Say how many lines include the word "this", using only a number.

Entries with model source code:
┄┄┄┄┄┄┄┄┄┄┄┄┄┄┄┄┄┄┄┄

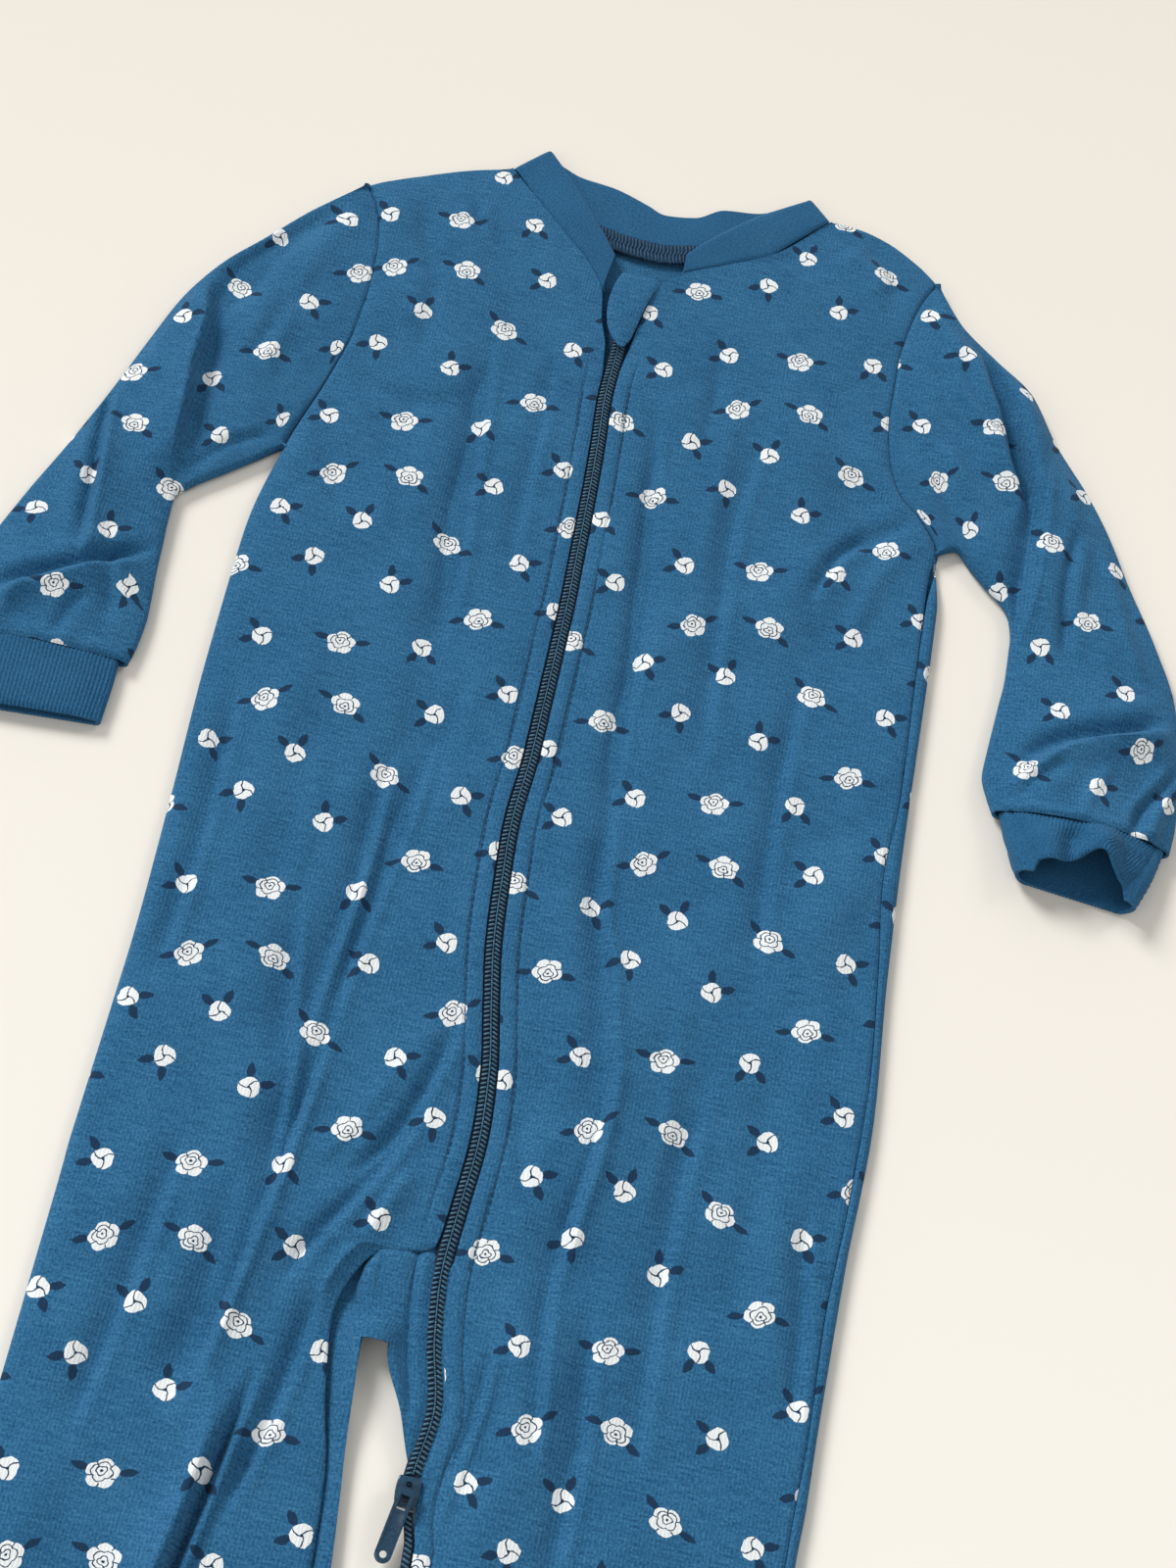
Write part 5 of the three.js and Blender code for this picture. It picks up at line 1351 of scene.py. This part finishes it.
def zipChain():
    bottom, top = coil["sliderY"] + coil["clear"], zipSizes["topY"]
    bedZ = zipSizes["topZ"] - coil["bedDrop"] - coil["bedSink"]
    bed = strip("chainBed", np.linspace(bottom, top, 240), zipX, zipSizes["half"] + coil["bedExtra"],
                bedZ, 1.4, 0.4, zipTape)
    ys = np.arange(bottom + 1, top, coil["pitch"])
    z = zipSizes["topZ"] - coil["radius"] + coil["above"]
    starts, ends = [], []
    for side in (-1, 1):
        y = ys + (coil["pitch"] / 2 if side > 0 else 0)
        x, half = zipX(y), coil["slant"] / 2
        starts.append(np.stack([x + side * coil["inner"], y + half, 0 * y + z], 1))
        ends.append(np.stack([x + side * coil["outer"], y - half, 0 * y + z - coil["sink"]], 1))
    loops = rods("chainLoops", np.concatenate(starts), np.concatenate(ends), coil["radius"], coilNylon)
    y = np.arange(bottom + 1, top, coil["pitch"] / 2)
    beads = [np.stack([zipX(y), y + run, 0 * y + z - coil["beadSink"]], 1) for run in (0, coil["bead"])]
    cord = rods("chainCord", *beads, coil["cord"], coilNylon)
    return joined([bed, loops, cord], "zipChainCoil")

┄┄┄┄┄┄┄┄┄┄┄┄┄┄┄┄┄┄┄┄

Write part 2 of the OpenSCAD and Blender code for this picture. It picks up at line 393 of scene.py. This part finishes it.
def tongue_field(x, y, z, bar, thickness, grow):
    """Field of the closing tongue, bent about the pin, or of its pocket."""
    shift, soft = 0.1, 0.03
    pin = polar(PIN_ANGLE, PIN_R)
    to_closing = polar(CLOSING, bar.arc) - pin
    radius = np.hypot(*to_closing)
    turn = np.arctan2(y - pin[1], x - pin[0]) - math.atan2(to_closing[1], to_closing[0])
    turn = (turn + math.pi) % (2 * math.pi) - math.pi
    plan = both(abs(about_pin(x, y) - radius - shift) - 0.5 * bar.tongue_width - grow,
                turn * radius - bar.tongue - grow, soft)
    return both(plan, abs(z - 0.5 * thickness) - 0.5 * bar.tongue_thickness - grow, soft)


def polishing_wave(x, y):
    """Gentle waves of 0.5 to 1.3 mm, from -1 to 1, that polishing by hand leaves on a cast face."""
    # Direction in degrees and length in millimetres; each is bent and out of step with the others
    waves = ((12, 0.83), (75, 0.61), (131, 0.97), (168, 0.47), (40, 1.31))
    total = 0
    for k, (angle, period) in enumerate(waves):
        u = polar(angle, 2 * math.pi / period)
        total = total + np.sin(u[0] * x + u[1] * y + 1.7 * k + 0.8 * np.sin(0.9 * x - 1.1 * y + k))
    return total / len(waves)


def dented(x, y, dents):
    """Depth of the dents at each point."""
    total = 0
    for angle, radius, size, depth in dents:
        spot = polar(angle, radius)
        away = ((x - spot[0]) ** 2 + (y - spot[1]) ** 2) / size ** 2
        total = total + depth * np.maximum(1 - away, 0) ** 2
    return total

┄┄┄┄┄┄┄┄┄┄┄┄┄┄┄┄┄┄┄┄

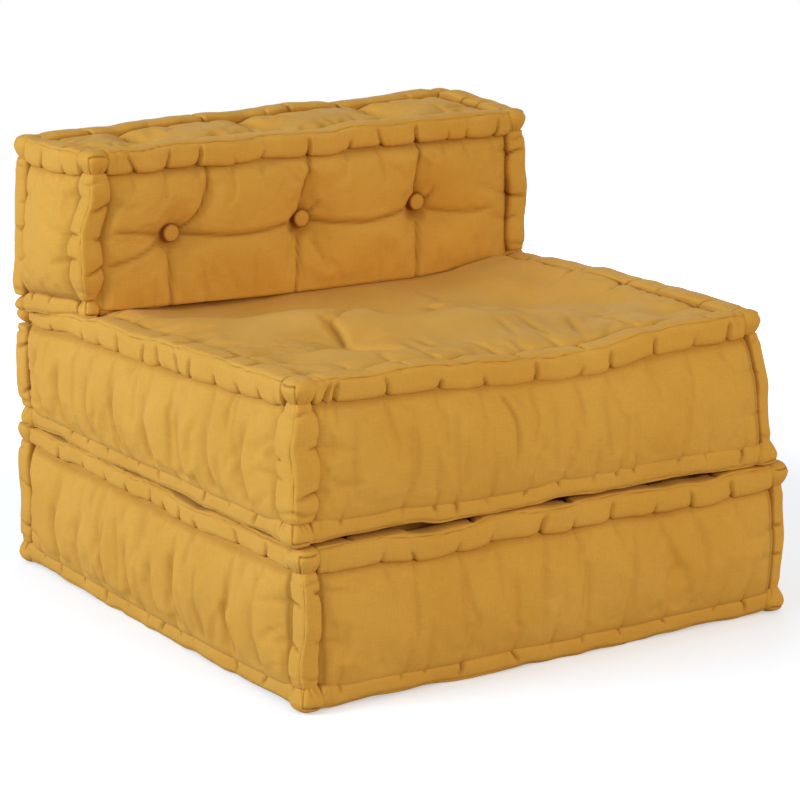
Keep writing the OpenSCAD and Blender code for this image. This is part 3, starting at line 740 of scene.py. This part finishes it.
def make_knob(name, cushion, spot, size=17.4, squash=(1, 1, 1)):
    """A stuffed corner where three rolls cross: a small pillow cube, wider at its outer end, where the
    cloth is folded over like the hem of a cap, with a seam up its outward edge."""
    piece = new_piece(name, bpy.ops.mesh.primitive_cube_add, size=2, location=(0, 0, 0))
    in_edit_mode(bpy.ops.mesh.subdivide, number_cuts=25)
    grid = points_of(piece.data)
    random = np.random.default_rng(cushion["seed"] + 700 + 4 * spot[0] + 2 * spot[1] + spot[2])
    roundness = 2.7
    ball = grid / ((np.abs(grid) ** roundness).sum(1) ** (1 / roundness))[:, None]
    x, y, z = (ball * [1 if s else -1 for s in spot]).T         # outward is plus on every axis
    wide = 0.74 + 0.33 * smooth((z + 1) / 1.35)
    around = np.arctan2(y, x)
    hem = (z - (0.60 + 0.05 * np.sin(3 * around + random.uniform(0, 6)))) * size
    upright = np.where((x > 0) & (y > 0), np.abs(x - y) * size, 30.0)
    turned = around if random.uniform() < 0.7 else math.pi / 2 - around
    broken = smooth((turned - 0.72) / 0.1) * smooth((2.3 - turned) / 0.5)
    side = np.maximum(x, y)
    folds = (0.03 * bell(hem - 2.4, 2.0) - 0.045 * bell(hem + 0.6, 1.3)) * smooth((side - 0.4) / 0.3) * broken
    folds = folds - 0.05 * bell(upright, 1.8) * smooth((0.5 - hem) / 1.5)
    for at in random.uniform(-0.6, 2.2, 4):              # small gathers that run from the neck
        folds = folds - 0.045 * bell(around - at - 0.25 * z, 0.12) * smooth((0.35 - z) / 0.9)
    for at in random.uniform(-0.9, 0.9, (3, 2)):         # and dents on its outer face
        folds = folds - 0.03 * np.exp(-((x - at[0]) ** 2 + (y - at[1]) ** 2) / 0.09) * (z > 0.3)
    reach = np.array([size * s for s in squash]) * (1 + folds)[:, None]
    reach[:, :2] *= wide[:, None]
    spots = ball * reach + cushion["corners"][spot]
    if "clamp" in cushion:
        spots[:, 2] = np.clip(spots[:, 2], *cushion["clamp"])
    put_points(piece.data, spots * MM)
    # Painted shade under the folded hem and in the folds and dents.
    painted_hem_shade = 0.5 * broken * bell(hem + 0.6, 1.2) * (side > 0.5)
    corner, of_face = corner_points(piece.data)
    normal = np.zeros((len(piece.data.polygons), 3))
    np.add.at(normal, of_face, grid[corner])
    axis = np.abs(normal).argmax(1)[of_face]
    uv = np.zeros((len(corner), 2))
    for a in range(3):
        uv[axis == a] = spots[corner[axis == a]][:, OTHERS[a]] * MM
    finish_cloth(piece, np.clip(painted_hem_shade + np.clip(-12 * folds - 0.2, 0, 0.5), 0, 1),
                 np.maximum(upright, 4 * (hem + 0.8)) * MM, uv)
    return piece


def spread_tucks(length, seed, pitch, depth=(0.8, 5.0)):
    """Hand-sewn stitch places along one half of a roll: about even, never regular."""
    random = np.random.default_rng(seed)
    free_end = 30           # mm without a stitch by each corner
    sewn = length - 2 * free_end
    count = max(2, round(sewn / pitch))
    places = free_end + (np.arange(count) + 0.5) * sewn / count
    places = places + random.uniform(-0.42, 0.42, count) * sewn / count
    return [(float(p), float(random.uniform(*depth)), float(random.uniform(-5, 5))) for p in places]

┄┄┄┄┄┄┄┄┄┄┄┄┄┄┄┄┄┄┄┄

CORRECT RESULT -> 3